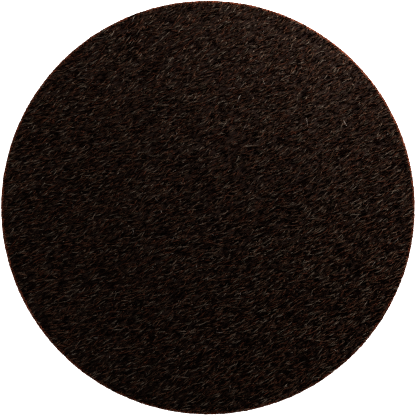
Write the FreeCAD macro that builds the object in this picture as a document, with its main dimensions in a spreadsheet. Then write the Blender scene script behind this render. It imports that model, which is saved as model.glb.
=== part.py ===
"""Felt polishing disc with a self-adhesive back, as sold: a thick felt disc, a double-coated
tape behind it and a slit paper liner that covers the tape until the disc is stuck to a lap plate.

Frame: +Z up out of the felt's working face, origin on the disc's axis at the liner's underside,
the slit in the liner along Y. All sizes are in millimetres.
"""

import FreeCAD, Part
import Sketcher

import math
import os

# Driving dimensions: alias, value, what it is.
DIMENSIONS = (
    ("pad_diameter", 152.4, "felt disc, a 6 inch lap plate's size"),
    ("felt_thickness", 6.35, "felt disc, a quarter of an inch"),
    ("edge_round", 0.8, "worn and brushed corner round the working face"),
    ("tape_inset", 0.3, "how far tape and liner stop short of the felt, which springs out once cut"),
    ("felt_adhesive_thickness", 0.13, "adhesive coat on the felt's side, thick enough to wet the fibres"),
    ("film_thickness", 0.05, "polyester carrier film between the two coats"),
    ("plate_adhesive_thickness", 0.10, "adhesive coat on the lap plate's side"),
    ("liner_thickness", 0.12, "silicone-coated paper liner"),
    ("slit_width", 0.2, "the cut that parts the liner into two halves"),
)

# Heights in the stack, from the liner's underside up, as formulas on the sheet.
LINER_TOP = "Sizes.liner_thickness"
PLATE_ADHESIVE_TOP = LINER_TOP + " + Sizes.plate_adhesive_thickness"
FILM_TOP = PLATE_ADHESIVE_TOP + " + Sizes.film_thickness"
TAPE_TOP = FILM_TOP + " + Sizes.felt_adhesive_thickness"
TAPE_DIAMETER = "Sizes.pad_diameter - 2 * Sizes.tape_inset"

OUT_FOLDER = "parts"
VOLUME_TOLERANCE = 1e-6

# How the sketch constraints name an element: its number, then which point of it.
ORIGIN = (-1, 1)
START, END, CENTRE = 1, 2, 3

# A sketch is drawn roughly at this size, before its constraints take the sheet's sizes.
ROUGH_RADIUS = 50.0


def make_sheet(doc):
    """The spreadsheet that every size is read from, one alias a row."""
    sheet = doc.addObject("Spreadsheet::Sheet", "Sizes")
    for row, (alias, value, note) in enumerate(DIMENSIONS, start=1):
        sheet.set(f"A{row}", alias)
        sheet.set(f"B{row}", str(value))
        sheet.set(f"C{row}", note)
        sheet.setAlias(f"B{row}", alias)
    doc.recompute()
    return sheet


def make_body(doc, label):
    body = doc.addObject("PartDesign::Body", label)
    body.Label = label
    return body


def flat_sketch(body, name, height):
    """A sketch parallel to the body's own XY plane, raised to a height formula."""
    sketch = body.newObject("Sketcher::SketchObject", name)
    plane = next(f for f in body.Origin.OriginFeatures if f.Role == "XY_Plane")
    sketch.AttachmentSupport = [(plane, "")]
    sketch.MapMode = "FlatFace"
    sketch.setExpression("AttachmentOffset.Base.z", height)
    return sketch


def draw_circle(sketch, diameter):
    """A circle about the origin whose diameter is a formula on the sheet."""
    circle = sketch.addGeometry(Part.Circle(), False)
    sketch.addConstraint(Sketcher.Constraint("Coincident", circle, CENTRE, *ORIGIN))
    across = sketch.addConstraint(Sketcher.Constraint("Diameter", circle, 2 * ROUGH_RADIUS))
    sketch.renameConstraint(across, "across")
    sketch.setExpression("Constraints.across", diameter)


def draw_half_disc(sketch, side, diameter, slit):
    """The half of a disc on one side of a slit along Y. Side is +1 for +X and -1 for -X."""
    first_angle = -side * math.pi / 2
    trim = math.radians(1)
    rough_arc = Part.ArcOfCircle(
        Part.Circle(FreeCAD.Vector(), FreeCAD.Vector(0, 0, 1), ROUGH_RADIUS),
        first_angle + trim,
        first_angle + math.pi - trim,
    )
    arc = sketch.addGeometry(rough_arc, False)
    chord = sketch.addGeometry(Part.LineSegment(rough_arc.EndPoint, rough_arc.StartPoint), False)
    sketch.addConstraint(
        [
            Sketcher.Constraint("Coincident", arc, CENTRE, *ORIGIN),
            Sketcher.Constraint("Coincident", arc, END, chord, START),
            Sketcher.Constraint("Coincident", chord, END, arc, START),
            Sketcher.Constraint("Vertical", chord),
        ]
    )
    reach = sketch.addConstraint(Sketcher.Constraint("Radius", arc, ROUGH_RADIUS))
    sketch.renameConstraint(reach, "reach")
    sketch.setExpression("Constraints.reach", f"({diameter}) / 2")
    left_to_right = (*ORIGIN, chord, START) if side > 0 else (chord, START, *ORIGIN)
    rough_setback = ROUGH_RADIUS * math.sin(trim)
    setback = sketch.addConstraint(Sketcher.Constraint("DistanceX", *left_to_right, rough_setback))
    sketch.renameConstraint(setback, "setback")
    sketch.setExpression("Constraints.setback", f"({slit}) / 2")


def pad_up(body, sketch, thickness):
    pad = body.newObject("PartDesign::Pad", body.Label + "_pad")
    pad.Profile = sketch
    pad.setExpression("Length", thickness)
    sketch.Visibility = False
    return pad


def round_layer(doc, label, bottom, thickness, diameter):
    """A plain round layer of the stack."""
    body = make_body(doc, label)
    sketch = flat_sketch(body, label + "_outline", bottom)
    draw_circle(sketch, diameter)
    pad_up(body, sketch, thickness)
    return body


def felt_disc(doc):
    """The felt: a die-cut disc with a square lower edge and a rounded upper one."""
    body = round_layer(doc, "felt_disc", TAPE_TOP, "Sizes.felt_thickness", "Sizes.pad_diameter")
    doc.recompute()
    pad = body.Tip
    top = pad.Shape.BoundBox.ZMax
    rim = [
        f"Edge{i}"
        for i, edge in enumerate(pad.Shape.Edges, start=1)
        if isinstance(edge.Curve, Part.Circle) and math.isclose(edge.Curve.Center.z, top)
    ]
    corner = body.newObject("PartDesign::Fillet", "worn_corner")
    corner.Base = (pad, rim)
    corner.setExpression("Radius", "min(Sizes.edge_round; Sizes.felt_thickness / 2)")
    return body


def liner_half(doc, label, side):
    """One half of the paper liner, on the +X or -X side of the slit."""
    body = make_body(doc, label)
    sketch = flat_sketch(body, label + "_outline", "0")
    draw_half_disc(sketch, side, TAPE_DIAMETER, "Sizes.slit_width")
    pad_up(body, sketch, "Sizes.liner_thickness")
    return body


def felt_volume(sheet):
    """A plain disc, less what the rounded corner takes off: a square less a quarter circle,
    swept round the disc at the radius of that sliver's centroid."""
    radius = sheet.pad_diameter / 2
    corner = min(sheet.edge_round, sheet.felt_thickness / 2)
    sliver = corner**2 * (1 - math.pi / 4)
    sliver_centroid = radius - corner * (10 - 3 * math.pi) / (12 - 3 * math.pi)
    return math.pi * radius**2 * sheet.felt_thickness - 2 * math.pi * sliver_centroid * sliver


def liner_half_volume(sheet, radius):
    """A circle's segment on one side of the slit, times the paper's thickness."""
    setback = sheet.slit_width / 2
    half_angle = math.acos(setback / radius)
    segment = radius**2 * half_angle - setback * math.sqrt(radius**2 - setback**2)
    return segment * sheet.liner_thickness


def wanted_volume(sheet, label):
    """What a sub-part's volume should be, worked out from the sheet without the model."""
    tape_radius = sheet.pad_diameter / 2 - sheet.tape_inset
    tape_area = math.pi * tape_radius**2
    return {
        "felt_disc": felt_volume(sheet),
        "felt_side_adhesive": tape_area * sheet.felt_adhesive_thickness,
        "carrier_film": tape_area * sheet.film_thickness,
        "plate_side_adhesive": tape_area * sheet.plate_adhesive_thickness,
        "left_liner_half": liner_half_volume(sheet, tape_radius),
        "right_liner_half": liner_half_volume(sheet, tape_radius),
    }[label]


def check(doc, sheet, bodies):
    """Stops the build if any object failed to recompute or any sub-part isn't the solid it should be."""
    failed = [o.Name for o in doc.Objects if {"Invalid", "Error"} & set(o.State)]
    if failed:
        raise RuntimeError(f"these objects failed to recompute: {failed}")
    for body in bodies:
        shape = body.Shape
        if shape.isNull() or not shape.isValid() or len(shape.Solids) != 1:
            raise RuntimeError(f"{body.Label} is not one valid solid")
        wanted = wanted_volume(sheet, body.Label)
        if abs(shape.Volume - wanted) > VOLUME_TOLERANCE * wanted:
            raise RuntimeError(f"{body.Label} has volume {shape.Volume}, not {wanted}")


def main():
    doc = FreeCAD.newDocument("felt_polishing_disc")
    sheet = make_sheet(doc)
    bodies = [
        felt_disc(doc),
        round_layer(
            doc, "felt_side_adhesive", FILM_TOP, "Sizes.felt_adhesive_thickness", TAPE_DIAMETER
        ),
        round_layer(
            doc, "carrier_film", PLATE_ADHESIVE_TOP, "Sizes.film_thickness", TAPE_DIAMETER
        ),
        round_layer(
            doc, "plate_side_adhesive", LINER_TOP, "Sizes.plate_adhesive_thickness", TAPE_DIAMETER
        ),
        liner_half(doc, "left_liner_half", -1),
        liner_half(doc, "right_liner_half", 1),
    ]
    doc.recompute()
    check(doc, sheet, bodies)
    os.makedirs(OUT_FOLDER, exist_ok=True)
    for body in bodies:
        body.Shape.exportStep(os.path.join(OUT_FOLDER, body.Label + ".step"))
        print(f"{body.Label}: {body.Shape.Volume:.2f} mm3")


main()
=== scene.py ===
"""Looks of a felt polishing disc: brushed wool felt on a self-adhesive back with a slit liner.

All sizes are in metres, in the CAD model's frame: +Z points up out of the felt's working face.
"""

import math

import bpy
import numpy as np
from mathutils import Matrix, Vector, noise


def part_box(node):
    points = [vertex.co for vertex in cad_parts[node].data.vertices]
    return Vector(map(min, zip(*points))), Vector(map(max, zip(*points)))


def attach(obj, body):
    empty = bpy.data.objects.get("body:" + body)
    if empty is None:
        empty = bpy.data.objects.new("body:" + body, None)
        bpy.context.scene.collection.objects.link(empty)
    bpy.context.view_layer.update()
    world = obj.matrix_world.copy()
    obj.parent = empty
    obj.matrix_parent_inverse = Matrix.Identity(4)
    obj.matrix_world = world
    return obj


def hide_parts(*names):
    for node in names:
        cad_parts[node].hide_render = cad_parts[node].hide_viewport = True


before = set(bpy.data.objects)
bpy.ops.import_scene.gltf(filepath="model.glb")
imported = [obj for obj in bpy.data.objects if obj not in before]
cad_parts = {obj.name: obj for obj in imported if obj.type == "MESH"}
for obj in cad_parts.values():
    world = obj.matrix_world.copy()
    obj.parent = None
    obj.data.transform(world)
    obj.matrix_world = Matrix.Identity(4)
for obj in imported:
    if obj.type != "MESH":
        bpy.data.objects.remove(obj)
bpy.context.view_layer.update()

bl_info = {
    "name": "Felt polishing disc",
    "version": (1, 0, 0),
    "blender": (4, 5, 0),
    "location": "3D View > Sidebar > Felt disc",
    "description": "Builds the brushed felt, the tape, the paper liner and a studio for them",
    "category": "Object",
}

MM = 0.001

FELT_LOW, FELT_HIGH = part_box("felt_disc")
_, TAPE_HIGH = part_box("felt_side_adhesive")
RADIUS = max(FELT_HIGH.x, FELT_HIGH.y)
FELT_TOP = FELT_HIGH.z
FELT_BOTTOM = FELT_LOW.z
TAPE_RADIUS = max(TAPE_HIGH.x, TAPE_HIGH.y)

# The UV map that strands carry: X holds a strand's shade and Y the place along it.
STRAND_MAP = "OFBake"


def linear(colour):
    """A colour written as sRGB hex, as the linear values that shaders take."""
    parts = [int(colour[i : i + 2], 16) / 255 for i in (1, 3, 5)]
    return [c / 12.92 if c <= 0.04045 else ((c + 0.055) / 1.055) ** 2.4 for c in parts]


# ---------------------------------------------------------------- settings


class FeltSettings(bpy.types.PropertyGroup):
    """Sizes and colours of the wool felt."""

    lay: bpy.props.FloatProperty(
        name="Lay",
        description="Way the working face was brushed, turned from +X towards +Y",
        default=math.radians(29),
        subtype="ANGLE",
    )
    swirl: bpy.props.FloatProperty(
        name="Swirl",
        description="How far the brushed lay wanders from place to place",
        default=math.radians(6),
        subtype="ANGLE",
    )
    fan: bpy.props.FloatProperty(
        name="Fan",
        description="How far the lay turns between the axis and the rim at +X",
        default=math.radians(5.5),
        subtype="ANGLE",
    )
    corner: bpy.props.FloatProperty(
        name="Corner",
        description="Radius of the worn corner between working face and cut wall",
        default=0.8 * MM,
        unit="LENGTH",
    )
    lumps: bpy.props.FloatProperty(
        name="Lumps",
        description="Height of the soft lumps in the pressed wool",
        default=0.09 * MM,
        unit="LENGTH",
    )
    # Partly the wool's own dark dye and partly painted shade: the wool under the nap shows only in the
    # shadowed gaps, so it is near black.
    deep_wool_and_shade: bpy.props.FloatVectorProperty(
        name="Deep wool",
        description="Colour of the pressed wool under the nap",
        default=linear("#1c0a04"),
        size=3,
        min=0,
        max=1,
        subtype="COLOR",
    )
    dyed: bpy.props.FloatVectorProperty(
        name="Dyed strands",
        description="Main colour of the dyed strands",
        default=linear("#36281f"),
        size=3,
        min=0,
        max=1,
        subtype="COLOR",
    )
    russet: bpy.props.FloatVectorProperty(
        name="Russet strands",
        description="Colour of strands that took the dye redder",
        default=linear("#58372a"),
        size=3,
        min=0,
        max=1,
        subtype="COLOR",
    )
    olive: bpy.props.FloatVectorProperty(
        name="Olive strands",
        description="Colour of strands that took the dye yellower",
        default=linear("#4a4337"),
        size=3,
        min=0,
        max=1,
        subtype="COLOR",
    )
    # Partly the strands' own grey, where they took little dye, and partly a painted highlight: the
    # palettes give it to the highest strands.
    greyer_and_highlit: bpy.props.FloatVectorProperty(
        name="Greyer strands",
        description="Colour of the lightest strands, which took little dye",
        default=linear("#6c5f53"),
        size=3,
        min=0,
        max=1,
        subtype="COLOR",
    )
    pale: bpy.props.FloatVectorProperty(
        name="Kemp",
        description="Colour of the coarse hairs that take no dye",
        default=linear("#9c8f84"),
        size=3,
        min=0,
        max=1,
        subtype="COLOR",
    )
    # Partly the cut ends' own red-brown and partly a painted glow of light through thin ends, since no
    # light passes through them here.
    cut: bpy.props.FloatVectorProperty(
        name="Cut ends",
        description="Colour of the thin cut ends round the rim, where light comes through them",
        default=linear("#86513d"),
        size=3,
        min=0,
        max=1,
        subtype="COLOR",
    )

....

Everything from the line containing "sheet = make_sheet(doc)" down to the line containing "bpy.context.scene.collection.objects.link(empty)" should be retyped exactly, both lines included, and nothing more.

— Correct result —
    sheet = make_sheet(doc)
    bodies = [
        felt_disc(doc),
        round_layer(
            doc, "felt_side_adhesive", FILM_TOP, "Sizes.felt_adhesive_thickness", TAPE_DIAMETER
        ),
        round_layer(
            doc, "carrier_film", PLATE_ADHESIVE_TOP, "Sizes.film_thickness", TAPE_DIAMETER
        ),
        round_layer(
            doc, "plate_side_adhesive", LINER_TOP, "Sizes.plate_adhesive_thickness", TAPE_DIAMETER
        ),
        liner_half(doc, "left_liner_half", -1),
        liner_half(doc, "right_liner_half", 1),
    ]
    doc.recompute()
    check(doc, sheet, bodies)
    os.makedirs(OUT_FOLDER, exist_ok=True)
    for body in bodies:
        body.Shape.exportStep(os.path.join(OUT_FOLDER, body.Label + ".step"))
        print(f"{body.Label}: {body.Shape.Volume:.2f} mm3")


main()
=== scene.py ===
"""Looks of a felt polishing disc: brushed wool felt on a self-adhesive back with a slit liner.

All sizes are in metres, in the CAD model's frame: +Z points up out of the felt's working face.
"""

import math

import bpy
import numpy as np
from mathutils import Matrix, Vector, noise


def part_box(node):
    points = [vertex.co for vertex in cad_parts[node].data.vertices]
    return Vector(map(min, zip(*points))), Vector(map(max, zip(*points)))


def attach(obj, body):
    empty = bpy.data.objects.get("body:" + body)
    if empty is None:
        empty = bpy.data.objects.new("body:" + body, None)
        bpy.context.scene.collection.objects.link(empty)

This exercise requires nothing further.